The little quarrel with the cotton agent being over, the planters on board fell to discussing the labor question, as we slowly steamed down the Tombigbee. “You’re all going crazy,” said a top-booted personage, who turned out to be a Rebel mail contractor that had recently transferred his allegiance to Governor Dennison. “You’re crazier even than I thought you. First you lost your slaves, and now you propose to give away your plantations! Give them away, I say,” he continued dogmatically. “Lands that are worth sixty and eighty dollars an acre, you’re selling for ten and twelve.
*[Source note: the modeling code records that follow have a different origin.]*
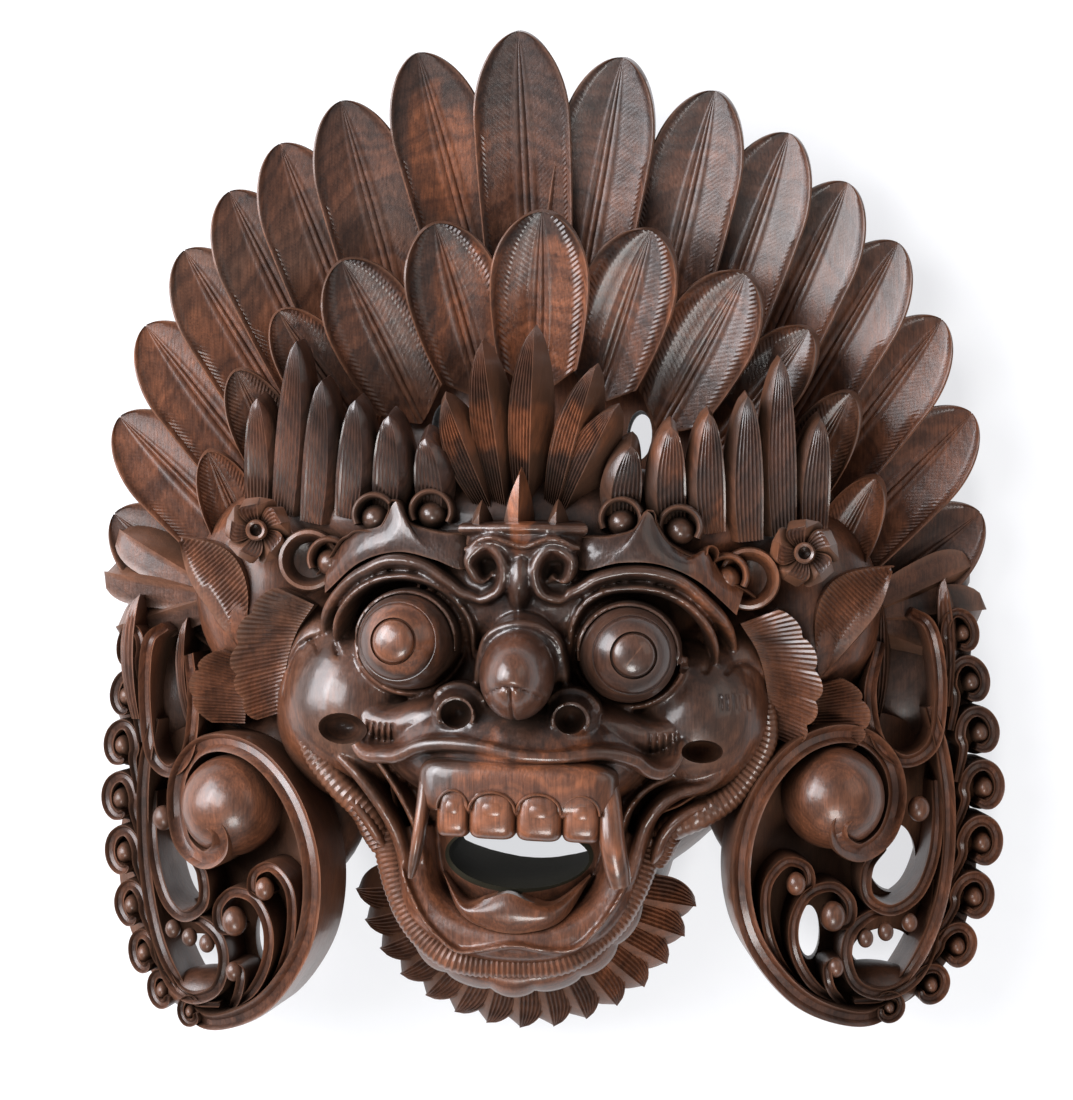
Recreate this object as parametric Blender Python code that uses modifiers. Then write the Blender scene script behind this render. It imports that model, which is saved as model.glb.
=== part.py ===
# Guardian mask with a feather crown, carved from one block of dark wood.
# It lies on the flat rim of its hollow back: X to the viewer's right, Y towards
# the crest, Z out of the face. Lengths in the named sizes are millimetres.
import bpy
import bmesh
from math import cos, exp, pi, radians, sin
from mathutils import Matrix, Vector

MM = 0.001

# Whole carving
voxel = 1.15
triangles_kept = 0.021
face_lean = 2.4
ear_lean = 1.2
ear_shift = -2.0
leaf_rows = 9
leaf_columns = 6

# Head, hollowed from the back
skull_half_width = 62.0
skull_half_height = 61.0
skull_top = 64.0
skull_y = -28.0
jaw_half_width = 37.0
jaw_reach = 37.0
jaw_y = -70.0
jaw_top = 56.0
cheek_x = 40.0
cheek_y = -38.0
cheek_radius = 22.0
cheek_top = 64.0
muzzle_half_width = 33.0
muzzle_half_height = 16.0
muzzle_y = -46.0
muzzle_top = 82.0
muzzle_base = 16.4
wall = 14.0
hollow_lower_end = -79.0
drill_low = -4.0
drill_high = 120.0
floor_reach = 600.0

# Round masses: middle, then half sizes
brow_mass = ((0.0, -10.0, 46.5), (28.0, 18.0, 25.5))
forehead_mass = ((0.0, -1.0, 39.6), (48.0, 13.0, 27.7))
chin_mass = ((0.0, -87.0, 34.0), (27.0, 15.0, 18.0))
cheek_bone_mass = ((48.0, -30.0, 34.0), (13.0, 20.0, 22.0))
nose_hood_mass = ((0.8, -24.0, 70.0), (11.5, 12.0, 14.0))
nostril_mass = ((12.8, -36.2, 73.0), (8.0, 7.0, 8.0))
brow_knot = ((8.0, -5.0, 71.0), (4.2, 4.2, 4.5))
gum_mass = ((1.6, -51.5, 67.0), (22.0, 6.0, 16.0))
tongue_mass = ((0.0, -87.0, 48.0), (16.0, 7.0, 10.0))
crown_mass = ((0.0, 6.0, 40.0), (60.0, 16.0, 24.0))
temple_mass = ((64.0, -12.0, 28.0), (20.0, 26.0, 17.0))
flower_mass = ((64.0, 2.0, 51.0), (6.8, 6.8, 6.0))
cup_mass = ((51.5, -4.5, 49.0), (7.4, 7.8, 7.0))
ear_top_mass = ((92.0, -38.0, 26.0), (16.0, 14.0, 7.0))
ear_back_mass = ((60.0, -58.0, 22.0), (20.0, 26.0, 15.0))

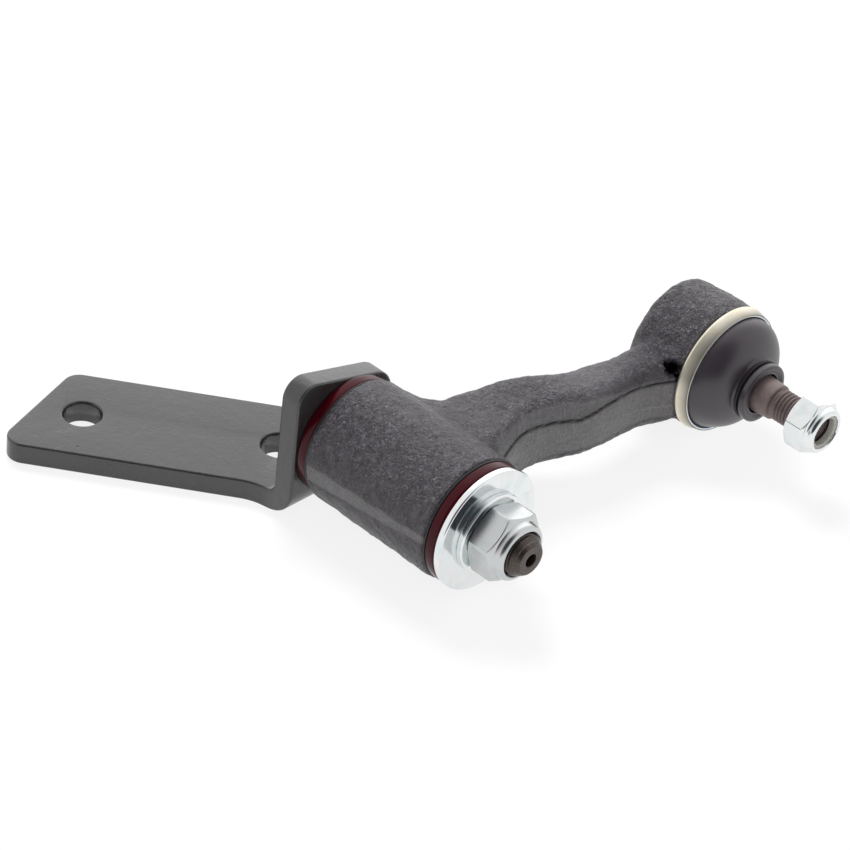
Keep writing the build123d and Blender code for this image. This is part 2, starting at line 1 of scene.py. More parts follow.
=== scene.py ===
import json
from math import ceil, cos, pi, radians, sin, sqrt, tan
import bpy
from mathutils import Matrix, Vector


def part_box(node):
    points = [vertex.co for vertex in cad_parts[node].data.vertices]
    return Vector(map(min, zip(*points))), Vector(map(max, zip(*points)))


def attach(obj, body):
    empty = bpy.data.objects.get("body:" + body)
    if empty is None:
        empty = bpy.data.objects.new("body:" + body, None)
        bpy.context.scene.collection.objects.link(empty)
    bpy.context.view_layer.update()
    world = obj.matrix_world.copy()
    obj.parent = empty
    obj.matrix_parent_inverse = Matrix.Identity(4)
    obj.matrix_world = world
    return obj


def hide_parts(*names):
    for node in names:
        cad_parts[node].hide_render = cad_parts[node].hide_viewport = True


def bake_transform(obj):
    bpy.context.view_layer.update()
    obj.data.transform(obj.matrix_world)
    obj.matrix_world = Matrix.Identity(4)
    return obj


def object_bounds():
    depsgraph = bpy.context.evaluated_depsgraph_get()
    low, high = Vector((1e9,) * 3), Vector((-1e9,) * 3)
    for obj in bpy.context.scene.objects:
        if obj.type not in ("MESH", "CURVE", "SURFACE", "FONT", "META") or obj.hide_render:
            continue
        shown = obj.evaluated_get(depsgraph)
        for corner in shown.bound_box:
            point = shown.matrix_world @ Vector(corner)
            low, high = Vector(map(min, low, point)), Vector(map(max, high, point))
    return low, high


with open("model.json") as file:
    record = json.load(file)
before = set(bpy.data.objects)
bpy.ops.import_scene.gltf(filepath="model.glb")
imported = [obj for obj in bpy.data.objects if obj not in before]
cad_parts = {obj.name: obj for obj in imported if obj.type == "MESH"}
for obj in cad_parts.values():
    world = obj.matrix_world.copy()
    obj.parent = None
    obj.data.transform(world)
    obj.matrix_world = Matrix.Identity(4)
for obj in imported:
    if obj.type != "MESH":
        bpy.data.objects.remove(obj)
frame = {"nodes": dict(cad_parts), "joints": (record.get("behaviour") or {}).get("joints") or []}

from types import SimpleNamespace

import bmesh
import bpy
import numpy as np
from bpy.props import FloatProperty, FloatVectorProperty, PointerProperty
from mathutils import Matrix, Vector, noise

bl_info = {
    "name": "Idler Arm",
    "version": (1, 0, 0),
    "blender": (4, 5, 0),
    "location": "View3D > Sidebar > Idler Arm",
    "description": "Builds a steering idler arm around its packed frame",
    "category": "Object",
}

MM = 0.001
SEGMENTS = 144  # sides of every turned piece


def joint_place(name):
    """The place of one of the frame's joints, in metres."""
    return Vector(next(joint for joint in frame["joints"] if joint["name"] == name)["pos_m"])


PIVOT = joint_place("arm_pivot")
BALL = joint_place("stud_tilt")
CAD_BOX = [list(corner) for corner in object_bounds()]


# Sizes read from the frame

def reach(node):
    """Rear station, front station and outer radius of a round node, in millimetres."""
    low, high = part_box(node)
    return -high.y / MM, -low.y / MM, (high.x - low.x) / 2 / MM


# Mesh helpers

def placed(name, data):
    """A new object in the scene that carries a mesh, a light or a camera."""
    made = bpy.data.objects.new(name, data)
    bpy.context.scene.collection.objects.link(made)
    return made


def mend(mesh, apart, turn_out=False):
    """Merges the points of a mesh that are less than apart millimetres apart."""
    shape = bmesh.new()
    shape.from_mesh(mesh)
    bmesh.ops.remove_doubles(shape, verts=shape.verts, dist=apart * MM)
    if turn_out:
        bmesh.ops.recalc_face_normals(shape, faces=shape.faces)
    shape.to_mesh(mesh)
    shape.free()


def rounded(points, steps=5):
    """An outline whose corners are rounded: each point is (station, radius, corner radius)."""
    outline = []
    count = len(points)
    for i, (station, radius, corner) in enumerate(points):
        here = Vector((station, radius))
        if not corner:
            outline.append(tuple(here))
            continue
        before = Vector(points[(i - 1) % count][:2]) - here
        after = Vector(points[(i + 1) % count][:2]) - here
        half = before.angle(after) / 2
        cut = min(corner / tan(half), 0.49 * before.length, 0.49 * after.length)
        start = here + before.normalized() * cut
        end = here + after.normalized() * cut
        for k in range(steps + 1):
            t = k / steps
            outline.append(tuple((1 - t) ** 2 * start + 2 * t * (1 - t) * here + t ** 2 * end))
    return outline


def turned(name, centre, section, bend=None, smooth_angle=32.0):
    """Turns a closed outline of (station, radius), which section gives for each angle, about Y."""
    vertices = []
    faces = []
    for s in range(SEGMENTS):
        angle = 2 * pi * s / SEGMENTS
        outline = section(angle)
        count = len(outline)
        t = (s + 1) % SEGMENTS
        for k, (station, radius) in enumerate(outline):
            x, z = radius * cos(angle), radius * sin(angle)
            if bend:
                x, station, z = bend(x, station, z)
            vertices.append(tuple(c * MM for c in (centre.x / MM + x, -station, centre.z / MM + z)))
            n = (k + 1) % count
            faces.append((s * count + k, t * count + k, t * count + n, s * count + n))
    mesh = bpy.data.meshes.new(name)
    mesh.from_pydata(vertices, [], faces)
    mend(mesh, 0.0005, turn_out=True)
    mesh.shade_smooth()
    mesh.set_sharp_from_angle(angle=radians(smooth_angle))
    return placed(name, mesh)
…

Why, you can rent them for half of that.”

“But what’s the use of lands when you can’t work them?”

“We’ve got to change our whole system of labor,” said another planter. “Let the Yankees take the niggers, since they’re so fond of them. Why, I was talking, down to Selma, the other day, with Jim Branson, up from Haynesville. We figured up, I don’t know how many millions of coolies there are in China, that you can bring over for a song. It will take three of ’em to do the work of two niggers; but they’ll live on next to nothing and clothe themselves, and you’ve only got to pay ’em four dollars a month. That’s our game now. And if it comes to voting, I reckon we can manage that pretty well!”

But they all agreed that, unless the Yankees raised it, there would be no cotton crop grown in these States next year.